The Good Soldiers by Finkel David

The Good Soldiers by Finkel David

Author:Finkel, David [Finkel, David]
Language: eng
Format: epub, mobi
Publisher: Atlantic Books
Published: 2011-02-18T18:30:00+00:00


Inside:

A soldier was howling. He’d been the driver. Part of the EFP had gone under the Humvee and sent shrapnel up through the floorboards, breaking the bones in one of his feet and slicing off the heel of the other. As Kauzlarich made his way through the aid station, Brent Cummings, who’d also come, went to the soldier, took hold of his hand, and told him he would be all right. “How’s Reeves?” the soldier said, and when Cummings didn’t answer, he asked again. “Tell me how he’s doing.”

“Just worry about yourself right now,” Cummings said.

Joshua Reeves, a twenty-six-year-old specialist, was the one at the end of the blood trail, and he was who Kauzlarich went to. He’d been in the right front seat when the EFP exploded, much of which had gone through his door. He had arrived at the aid station unconscious and without a pulse, and doctors were just beginning to work on him. He wasn’t breathing, his eyes weren’t moving, his left foot was gone, his back side was ripped open, his face had turned gray, his stomach was filling with blood, and he was naked, with the exception of one bloodied sock—and as if all that weren’t enough with which to consider Joshua Reeves in these failing moments of his life, now came word from some of the soldiers gathered in the lobby that he’d begun this day with a message from his wife that she had just given birth to their first child.

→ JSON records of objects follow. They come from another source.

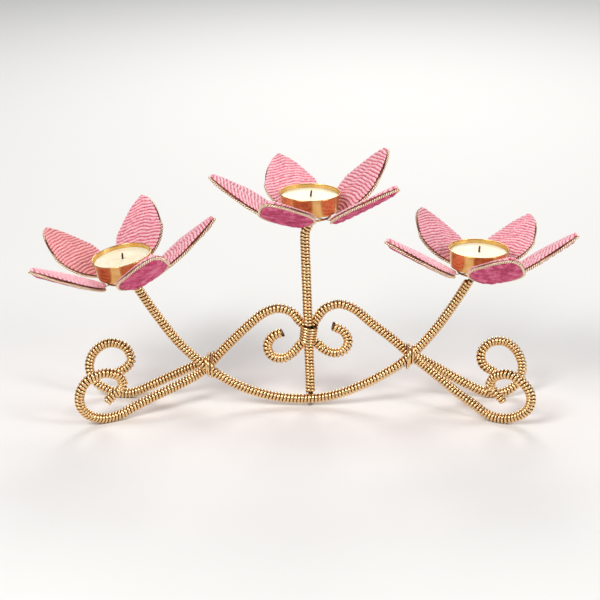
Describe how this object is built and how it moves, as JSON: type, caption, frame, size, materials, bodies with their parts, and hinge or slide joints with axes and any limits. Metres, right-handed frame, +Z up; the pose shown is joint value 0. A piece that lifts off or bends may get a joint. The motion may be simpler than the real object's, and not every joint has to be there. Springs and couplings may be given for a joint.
{
  "type": "three-arm tealight holder",
  "caption": "Wire-wrapped scroll frame on four curled feet that carries tealight cups in petalled flower seats, each tealight lifting out.",
  "frame": {"origin": "on the table, under the middle of the overall bounding box", "axes": "+Z up, +X to the right of the front view along the longest side, +Y to the back"},
  "size_m": [0.3392, 0.1212, 0.1641],
  "materials": {
    "rod_brass": "bare, slightly aged",
    "wound_brass_wire": "bright wound wire with dark gaps",
    "beaded_cord": "pale pink wound rows",
    "dark_wire": "dark brown-red",
    "gold_cord": "twisted cream-gold cord",
    "velvet": "deep magenta pile",
    "cup_aluminium": "copper-coloured, thin drawn foil",
    "wax": "cream paraffin wax",
    "wick_cotton": "dark red-brown cotton",
    "tab_steel": "thin tinplate"
  },
  "bodies": {
    "frame": {"bow_rod": "rod_brass", "bow_wrap": "wound_brass_wire", "stem_rod": "rod_brass", "stem_lower_wrap": "wound_brass_wire", "stem_upper_wrap": "wound_brass_wire", "left_scroll_rod": "rod_brass", "left_scroll_wrap": "wound_brass_wire", "right_scroll_rod": "rod_brass", "right_scroll_wrap": "wound_brass_wire", "left_rear_foot_rod": "rod_brass", "left_rear_foot_wrap": "wound_brass_wire", "right_rear_foot_rod": "rod_brass", "right_rear_foot_wrap": "wound_brass_wire", "centre_binding": "wound_brass_wire", "left_seat_dish": "rod_brass", "left_petal_ring": "rod_brass", "left_petal_1": "beaded_cord", "left_petal_2": "beaded_cord", "left_petal_3": "beaded_cord", "left_petal_4": "beaded_cord", "left_petal_5": "beaded_cord", "left_petal_wires": "dark_wire", "left_rim_cords": "gold_cord", "left_velvet_backs": "velvet", "centre_seat_dish": "rod_brass", "centre_petal_ring": "rod_brass", "centre_petal_1": "beaded_cord", "centre_petal_2": "beaded_cord", "centre_petal_3": "beaded_cord", "centre_petal_4": "beaded_cord", "centre_petal_5": "beaded_cord", "centre_petal_wires": "dark_wire", "centre_rim_cords": "gold_cord", "centre_velvet_backs": "velvet", "right_seat_dish": "rod_brass", "right_petal_ring": "rod_brass", "right_petal_1": "beaded_cord", "right_petal_2": "beaded_cord", "right_petal_3": "beaded_cord", "right_petal_4": "beaded_cord", "right_petal_5": "beaded_cord", "right_petal_wires": "dark_wire", "right_rim_cords": "gold_cord", "right_velvet_backs": "velvet"},
    "left_tealight": {"left_cup": "cup_aluminium", "left_wax": "wax", "left_wick": "wick_cotton", "left_wick_tab": "tab_steel"},
    "centre_tealight": {"centre_cup": "cup_aluminium", "centre_wax": "wax", "centre_wick": "wick_cotton", "centre_wick_tab": "tab_steel"},
    "right_tealight": {"right_cup": "cup_aluminium", "right_wax": "wax", "right_wick": "wick_cotton", "right_wick_tab": "tab_steel"}
  },
  "joints": [
    {"name": "left_lift", "type": "slide", "parent": "frame", "child": "left_tealight", "axis": [-0.1736, -0.0687, 0.9824], "range_m": [0, 0.06]},
    {"name": "centre_lift", "type": "slide", "parent": "frame", "child": "centre_tealight", "axis": [0, 0, 1], "range_m": [0, 0.06]},
    {"name": "right_lift", "type": "slide", "parent": "frame", "child": "right_tealight", "axis": [0.0174, 0, 0.9998], "range_m": [0, 0.06]}
  ]
}
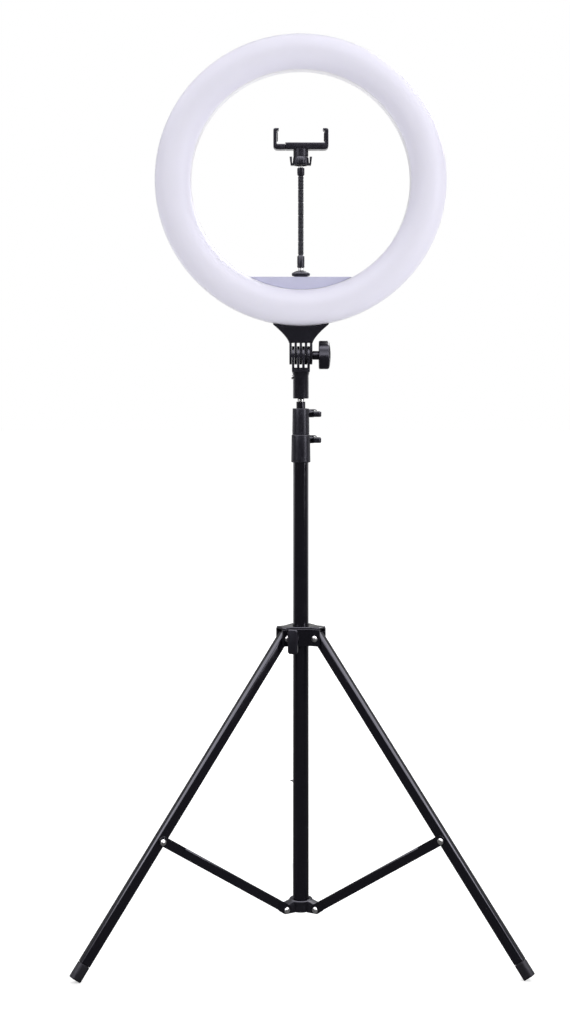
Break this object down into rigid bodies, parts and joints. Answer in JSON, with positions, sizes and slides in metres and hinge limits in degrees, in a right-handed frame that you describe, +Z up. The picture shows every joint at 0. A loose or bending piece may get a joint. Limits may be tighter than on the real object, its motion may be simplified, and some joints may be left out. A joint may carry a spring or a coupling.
{
  "type": "ring light",
  "caption": "Ring light on a black folding tripod stand, with a gooseneck phone clamp standing inside the ring.",
  "frame": {"origin": "on the floor, under the middle of the open stand's footprint", "axes": "+Z up along the column, -Y the way the light faces, +X to the right seen from the front"},
  "size_m": [0.5478, 0.4754, 1.1472],
  "materials": {
    "tube_black": "gloss black enamel on steel and aluminium tube",
    "plastic_black": "satin moulded plastic",
    "foot_black": "matte moulded foot cap",
    "rubber_black": "matte rubber pad",
    "neck_black": "satin black ribbed metal neck",
    "steel": "bright zinc-plated steel",
    "shell_white": "satin white moulded housing",
    "diffuser_white": "milky lavender-white translucent moulding",
    "board_white": "white-masked lamp board",
    "board_green": "green circuit board"
  },
  "bodies": {
    "base": {"base_tube": "tube_black", "lower_collar": "plastic_black", "lower_clamp_bolt": "steel", "brace_hub": "plastic_black", "brace_pin_left": "steel", "brace_pin_right": "steel", "brace_pin_rear": "steel"},
    "hub": {"leg_hub": "plastic_black", "leg_pin_left": "steel", "leg_pin_right": "steel", "leg_pin_rear": "steel"},
    "hub_clamp": {"hub_lever": "plastic_black"},
    "left_leg": {"leg_left": "tube_black", "foot_left": "foot_black"},
    "left_brace": {"brace_left": "tube_black"},
    "right_leg": {"leg_right": "tube_black", "foot_right": "foot_black"},
    "right_brace": {"brace_right": "tube_black"},
    "rear_leg": {"leg_rear": "tube_black", "foot_rear": "foot_black"},
    "rear_brace": {"brace_rear": "tube_black"},
    "lower_lever": {"lower_clamp_lever": "plastic_black"},
    "lower_riser_body": {"lower_riser": "tube_black", "upper_collar": "plastic_black", "upper_clamp_bolt": "steel"},
    "upper_lever": {"upper_clamp_lever": "plastic_black"},
    "upper_riser_body": {"upper_riser": "tube_black", "spigot": "steel"},
    "head": {"spigot_socket": "plastic_black", "socket_lock_screw": "steel"},
    "tilt_clamp": {"tilt_knob": "plastic_black", "tilt_bolt": "steel"},
    "ring": {"ring_bracket": "plastic_black", "ring_back_shell": "shell_white", "ring_shelf": "shell_white", "ring_diffuser": "diffuser_white", "led_board": "board_white", "power_inlet": "plastic_black", "shelf_cover": "shell_white", "driver_board": "board_green", "cold_shoe": "steel"},
    "brightness_control": {"brightness_knob": "plastic_black"},
    "colour_control": {"colour_knob": "plastic_black"},
    "shoe_slide_body": {"shoe_foot": "steel", "lower_ferrule": "plastic_black"},
    "lock_disc": {"shoe_lock_disc": "plastic_black"},
    "link_1": {"gooseneck_link_1": "neck_black"},
    "link_2": {"gooseneck_link_2": "neck_black"},
    "link_3": {"gooseneck_link_3": "neck_black"},
    "link_4": {"gooseneck_link_4": "neck_black"},
    "link_5": {"gooseneck_link_5": "neck_black"},
    "link_6": {"gooseneck_link_6": "neck_black"},
    "neck_end": {"upper_ferrule": "plastic_black"},
    "stud": {"ball_stud": "steel"},
    "clamp": {"clamp_body": "plastic_black", "jaw_pad_right": "rubber_black"},
    "jaw": {"clamp_jaw": "plastic_black", "jaw_pad_left": "rubber_black"},
    "lock_nut": {"ball_lock_nut": "plastic_black"}
  },
  "joints": [
    {"name": "hub_slide", "type": "slide", "parent": "base", "child": "hub", "axis": [0, 0, 1], "range_m": [0, 0.15172]},
    {"name": "hub_clamp_turn", "type": "hinge", "parent": "hub", "child": "hub_clamp", "pos_m": [0, -0.07609, 0.38173], "axis": [-0.3256, -0.9455, 0], "range_deg": [0, 120]},
    {"name": "left_leg_fold", "type": "hinge", "parent": "hub", "child": "left_leg", "pos_m": [-0.02165, -0.08859, 0.38173], "axis": [0.5, -0.866, 0], "range_deg": [0, 36.74]},
    {"name": "left_brace_fold", "type": "hinge", "parent": "base", "child": "left_brace", "pos_m": [-0.02165, -0.08859, 0.03955], "axis": [0.5, -0.866, 0], "range_deg": [-57.31, 0]},
    {"name": "right_leg_fold", "type": "hinge", "parent": "hub", "child": "right_leg", "pos_m": [0.02165, -0.08859, 0.38173], "axis": [0.5, 0.866, 0], "range_deg": [0, 36.74]},
    {"name": "right_brace_fold", "type": "hinge", "parent": "base", "child": "right_brace", "pos_m": [0.02165, -0.08859, 0.03955], "axis": [0.5, 0.866, 0], "range_deg": [-57.31, 0]},
    {"name": "rear_leg_fold", "type": "hinge", "parent": "hub", "child": "rear_leg", "pos_m": [0, -0.05109, 0.38173], "axis": [-1, 0, 0], "range_deg": [0, 36.74]},
    {"name": "rear_brace_fold", "type": "hinge", "parent": "base", "child": "rear_brace", "pos_m": [0, -0.05109, 0.03955], "axis": [-1, 0, 0], "range_deg": [-57.31, 0]},
    {"name": "lower_clamp_turn", "type": "hinge", "parent": "base", "child": "lower_lever", "pos_m": [0, -0.05854, 0.632], "axis": [1, 0, 0], "range_deg": [-180, 180]},
    {"name": "lower_extension", "type": "slide", "parent": "base", "child": "lower_riser_body", "axis": [0, 0, 1], "range_m": [0, 0.48]},
    {"name": "upper_clamp_turn", "type": "hinge", "parent": "lower_riser_body", "child": "upper_lever", "pos_m": [0, -0.05994, 0.6653], "axis": [1, 0, 0], "range_deg": [-180, 180]},
    {"name": "upper_extension", "type": "slide", "parent": "lower_riser_body", "child": "upper_riser_body", "axis": [0, 0, 1], "range_m": [0, 0.48]},
    {"name": "head_swivel", "type": "hinge", "parent": "upper_riser_body", "child": "head", "pos_m": [0, -0.07609, 0.7393], "axis": [0, 0, 1], "continuous": true},
    {"name": "ring_tilt", "type": "hinge", "parent": "head", "child": "ring", "pos_m": [0, -0.07609, 0.7393], "axis": [1, 0, 0], "range_deg": [-90, 90]},
    {"name": "tilt_clamp_turn", "type": "hinge", "parent": "head", "child": "tilt_clamp", "pos_m": [0, -0.07609, 0.7393], "axis": [1, 0, 0], "continuous": true},
    {"name": "brightness_turn", "type": "hinge", "parent": "ring", "child": "brightness_control", "pos_m": [-0.024, -0.06209, 0.7997], "axis": [0, 1, 0], "range_deg": [-135, 135]},
    {"name": "colour_turn", "type": "hinge", "parent": "ring", "child": "colour_control", "pos_m": [0.024, -0.06209, 0.7997], "axis": [0, 1, 0], "range_deg": [-135, 135]},
    {"name": "shoe_travel", "type": "slide", "parent": "ring", "child": "shoe_slide_body", "axis": [0, 1, 0], "range_m": [0, 0.0125]},
    {"name": "lock_disc_turn", "type": "hinge", "parent": "shoe_slide_body", "child": "lock_disc", "pos_m": [0, -0.07609, 0.8392], "axis": [0, 0, 1], "continuous": true},
    {"name": "neck_bend_1", "type": "hinge", "parent": "shoe_slide_body", "child": "link_1", "pos_m": [0, -0.07609, 0.8674], "axis": [1, 0, 0], "range_deg": [-15, 15]},
    {"name": "neck_bend_2", "type": "hinge", "parent": "link_1", "child": "link_2", "pos_m": [0, -0.07609, 0.884], "axis": [0, 1, 0], "range_deg": [-15, 15]},
    {"name": "neck_bend_3", "type": "hinge", "parent": "link_2", "child": "link_3", "pos_m": [0, -0.07609, 0.9006], "axis": [1, 0, 0], "range_deg": [-15, 15]},
    {"name": "neck_bend_4", "type": "hinge", "parent": "link_3", "child": "link_4", "pos_m": [0, -0.07609, 0.9172], "axis": [0, 1, 0], "range_deg": [-15, 15]},
    {"name": "neck_bend_5", "type": "hinge", "parent": "link_4", "child": "link_5", "pos_m": [0, -0.07609, 0.9338], "axis": [1, 0, 0], "range_deg": [-15, 15]},
    {"name": "neck_bend_6", "type": "hinge", "parent": "link_5", "child": "link_6", "pos_m": [0, -0.07609, 0.9504], "axis": [0, 1, 0], "range_deg": [-15, 15]},
    {"name": "neck_bend_7", "type": "hinge", "parent": "link_6", "child": "neck_end", "pos_m": [0, -0.07609, 0.967], "axis": [1, 0, 0], "range_deg": [-15, 15]},
    {"name": "clamp_swivel", "type": "hinge", "parent": "neck_end", "child": "stud", "pos_m": [0, -0.07609, 0.99], "axis": [0, 0, 1], "continuous": true},
    {"name": "clamp_tilt", "type": "hinge", "parent": "stud", "child": "clamp", "pos_m": [0, -0.07609, 0.99], "axis": [1, 0, 0], "range_deg": [-25, 25]},
    {"name": "jaw_slide", "type": "slide", "parent": "clamp", "child": "jaw", "axis": [-1, 0, 0], "range_m": [0, 0.03], "stiffness_N_per_m": 150, "springref_m": -0.01},
    {"name": "lock_nut_turn", "type": "hinge", "parent": "clamp", "child": "lock_nut", "pos_m": [0, -0.07609, 0.99], "axis": [0, 0, 1], "continuous": true}
  ],
  "couplings": [
    {"joint": "left_leg_fold", "follows": "hub_slide", "rad_per_m": 4.2265},
    {"joint": "left_brace_fold", "follows": "hub_slide", "rad_per_m": -6.5927},
    {"joint": "right_leg_fold", "follows": "hub_slide", "rad_per_m": 4.2265},
    {"joint": "right_brace_fold", "follows": "hub_slide", "rad_per_m": -6.5927},
    {"joint": "rear_leg_fold", "follows": "hub_slide", "rad_per_m": 4.2265},
    {"joint": "rear_brace_fold", "follows": "hub_slide", "rad_per_m": -6.5927},
    {"joint": "neck_bend_3", "follows": "neck_bend_1", "ratio": 1},
    {"joint": "neck_bend_4", "follows": "neck_bend_2", "ratio": 1},
    {"joint": "neck_bend_5", "follows": "neck_bend_1", "ratio": 1},
    {"joint": "neck_bend_6", "follows": "neck_bend_2", "ratio": 1},
    {"joint": "neck_bend_7", "follows": "neck_bend_1", "ratio": 1}
  ]
}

“Jesus,” Kauzlarich said upon hearing this, his eyes filling with tears as he watched another soldier dying in front of him.

“Let me know when it’s three minutes,” the doctor overseeing everything that was going on called out loudly, so her voice could be heard over the rumble of some machinery. The room smelled dizzily of blood and ammonia. There must have been ten people around Reeves. Someone was holding an oxygen mask over his face. Someone was stabbing him with a dose of Adrenalin called epinephrine. Someone, maybe a medic, was pushing up and down on his chest so violently it seemed every one of his ribs must be breaking. “You need to go harder and faster,” the doctor in charge told him. The medic began pushing so hard that pieces of Reeves’s shredded leg began dropping to the floor, and Kauzlarich continued to watch in silence, as did Cummings and Michael McCoy and the chaplain, all of them in a row.

“It’s been two minutes,” someone called out.

“Okay, check for a pulse, please.”

The CPR stopped.

“No pulse.”

The CPR resumed.

More of Reeves dropped to the floor.

In went a second dose of epinephrine.

“Someone feel for a pulse in his neck.”

“Three minutes.”

“Continue CPR, please.”

In went a third dose of epinephrine as someone who was trying to clean up what had been falling accidentally kicked something small and hard, which skidded across the floor until it came to a stop next to McCoy.

“That’s a toe,” he said quietly.

He was fighting back tears now. So was Cummings. So was Kauzla-rich.